Between the mid-1800s and mid-1900s, Singapore’s population grew from just over 52,000 to nearly 1m. Most new migrants settled around the southern business district and its fringes. Things were, to put it mildly, cramped. A 1947 British Housing Committee report indicated that 72 percent of people lived in the city-centre’s 80 sq km; the rest were spread out over 498 sq kms—a stark contrast to the evenly-spread population today. The report was damning in its assessment of Singapore’s housing conditions in the post-war era, calling it “one of the world’s worst slums” and “a disgrace to civilised community”.

From the time they arrived on these shores in 1819, the colonial authorities had been reluctant to spend on any public works.

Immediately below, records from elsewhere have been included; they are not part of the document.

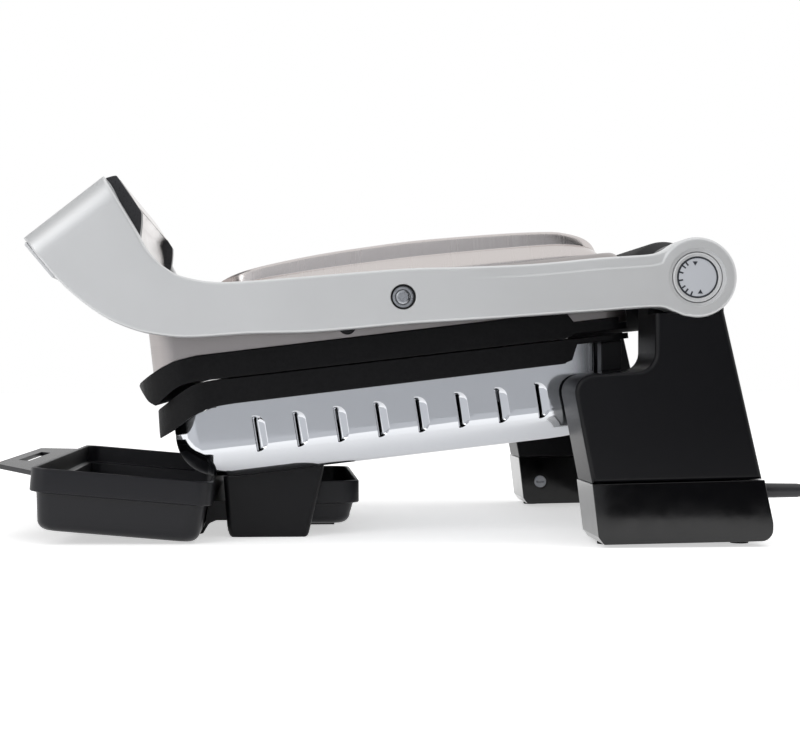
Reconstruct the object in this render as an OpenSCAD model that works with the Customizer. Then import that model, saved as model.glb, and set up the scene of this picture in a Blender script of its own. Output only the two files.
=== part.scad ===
// Electric contact grill: a tilted louvred pan with a ribbed plate on a front
// stand and two rear legs, and a floating upper plate carried in a U-shaped
// cast frame whose front is the control handle. Millimetres, +X to the rear,
// +Z up, the table at Z = 0, the origin under the middle of the machine.

/* [Overall] */
// Width across the two leg bases
width = 345; // [335:1:355]
// Height of the lid hinge axis above the table
hinge_z = 141.2; // [140:0.1:144]
// Tilt of the cooking plates, rising to the rear, in degrees
tilt = 6.6; // [6.2:0.1:7]
// Drop of the cooking plane below the hinge axis
plane_drop = 24.5; // [24:0.1:25]

/* [Lid frame] */
// Handle's front edge in front of the hinge axis
reach = 349.5; // [347:0.5:354]
// Handle's front edge above the hinge axis
handle_rise = 19.2; // [17:0.1:22]
// Thickness of a cast arm
arm_t = 22; // [20:0.5:24]
// Arm face inside the leg base's outer face
arm_inset = 0.7; // [0.5:0.1:1.5]
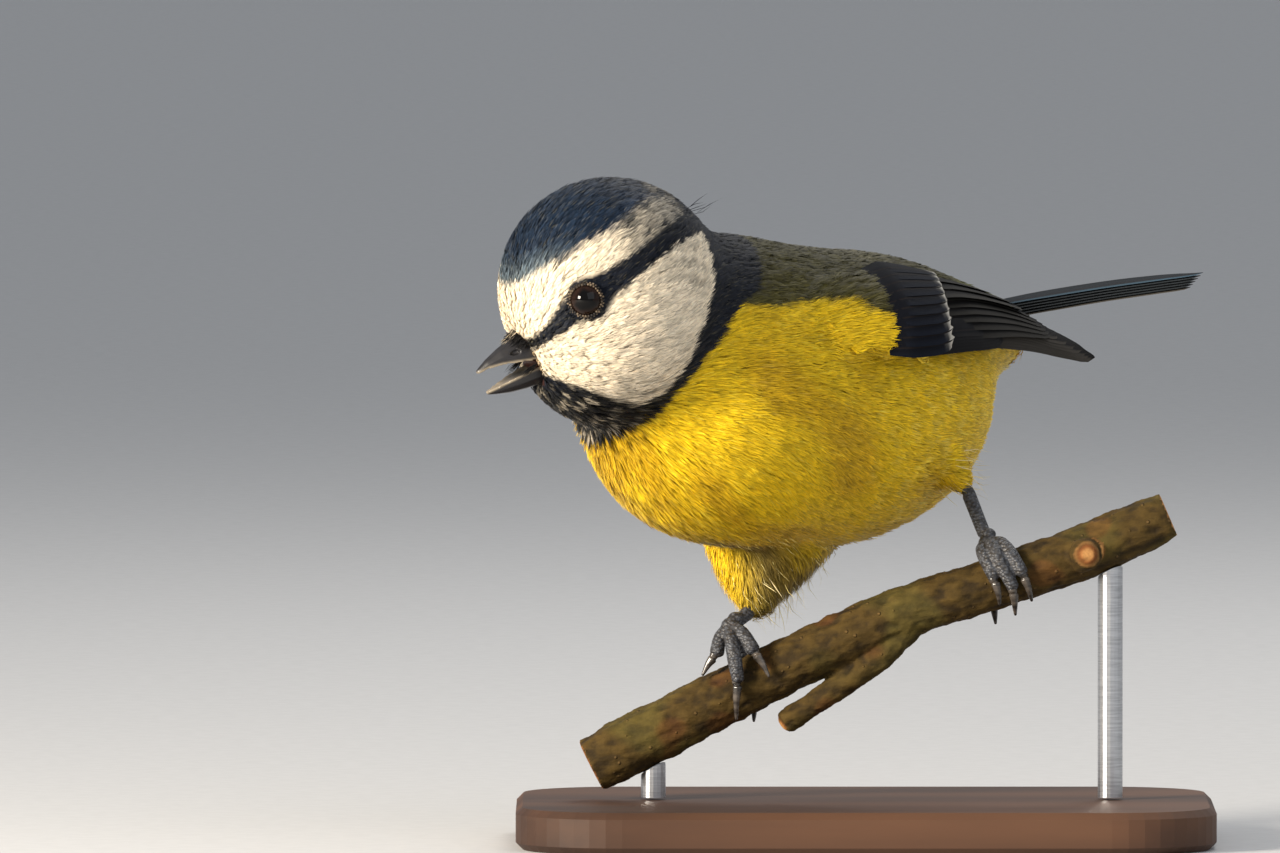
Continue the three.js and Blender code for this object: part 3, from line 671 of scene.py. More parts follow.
def build_skin(nodes):
    plugs = [ball_mesh(from_head(BILL_PLUG_AT), BILL_PLUG)]
    plugs += [ball_mesh(from_head(eye_at(side)), EYE_PLUG) for side in (1, -1)]
    plugs += [shoulder_mesh(side, 0, SHOULDER_END, 1.6, 2.6) for side in (1, -1)]
    sources = [nodes[name].data for name in FLESH] + plugs
    skin = remeshed("skin", sources, voxel=SKIN_VOXEL, passes=10, grow=SKIN_GROW)
    points = coords_of(skin.data) / MM
    normals = coords_of(skin.data, "normal")
    points = points - normals * (coat_depth(points) + SKIN_GROW)[:, None]
    move_points(skin.data, points)
    skin.data.update()
    paint(skin.data, markings(points))
    skin.data.materials.append(skin_material())
    for name in FLESH:
        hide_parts(name)
    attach(skin, "root")
    return skin


# Coat


def lie(points, normals):
    """The way feathers point: away from the bill on the head, back and down on the trunk."""
    from_bill = unit(points - from_head(BILL_ROOT))
    x, _, z = in_trunk(points).T
    droop = 0.12 + 0.5 * smooth(6 - z, 0, 14) * smooth(x, -12, 18)
    back = np.stack([-np.ones(len(points)), np.zeros(len(points)), -droop], axis=1)
    share = smooth(42 - np.linalg.norm(points - from_head(BILL_ROOT), axis=1), 0, 16)
    way = blend_to(unit(back) @ TRUNK.T, from_bill, share)
    thigh = smooth(-15.5 - z, 0, 4) * 0.85
    way = blend_to(way, np.array([0.1, 0.1, -1.0]), thigh)
    way = way - normals * (way * normals).sum(-1, keepdims=True)
    return unit(way)


def scattered(skin, spacing_at, tries):
    """Roots over the skin, no two closer than the spacing where they lie."""
    mesh = skin.data
    mesh.calc_loop_triangles()
    corners = np.zeros(len(mesh.loop_triangles) * 3, np.int32)
    mesh.loop_triangles.foreach_get("vertices", corners)
    points = coords_of(mesh) / MM
    a, b, c = (points[corners.reshape(-1, 3)[:, k]] for k in range(3))
    area = np.linalg.norm(np.cross(b - a, c - a), axis=1)
    chosen = rng.choice(len(area), tries, p=area / area.sum())
    r1, r2 = np.sqrt(rng.random(tries)), rng.random(tries)
    spread = [(1 - r1)[:, None], (r1 * (1 - r2))[:, None], (r1 * r2)[:, None]]
    drawn = a[chosen] * spread[0] + b[chosen] * spread[1] + c[chosen] * spread[2]
    spacing = spacing_at(drawn)
    drawn, spacing = drawn[spacing > 0], spacing[spacing > 0]
    cell = spacing.max()
    filled = {}
    kept = []
    for i, (point, room) in enumerate(zip(drawn, spacing)):
        home = tuple((point // cell).astype(int))
        near = [
            other
            for dx in (-1, 0, 1)
            for dy in (-1, 0, 1)
            for dz in (-1, 0, 1)
            for other in filled.get((home[0] + dx, home[1] + dy, home[2] + dz), ())
        ]
        if near and ((drawn[near] - point) ** 2).sum(1).min() < room * room:
            continue
        filled.setdefault(home, []).append(i)
        kept.append(i)
    return drawn[kept]


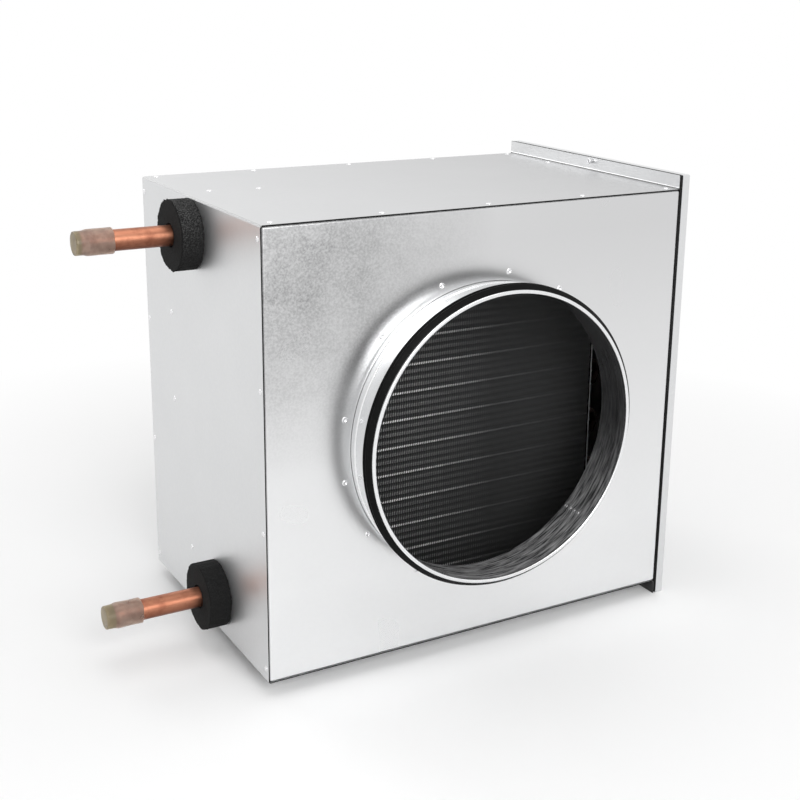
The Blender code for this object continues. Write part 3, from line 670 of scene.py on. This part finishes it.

The Singapore Improvement Trust (SIT, precursor to the HDB), was belatedly established in 1927 to manage urban planning, including public housing. But the island’s breakneck growth meant slums and utterly squalid quarters continued to outpace the SIT’s efforts. To address this issue, HDB was set up in 1960, by which time the population had swelled to around 1.7m. Lim Kim San, Singapore’s first minister for national development, was appalled at the wretched living conditions: “Underneath the staircase was a single plank. A man was lying on the plank. He had rented it. That was his home!” Harry Potter without the magic. Lim also highlighted a case of brothers so poor that they had to share a pair of pants. This meant that the pants-less one had to stay at home under the blanket in Singapore’s heat while the other was at work—not quite the brotherhood of travelling pants.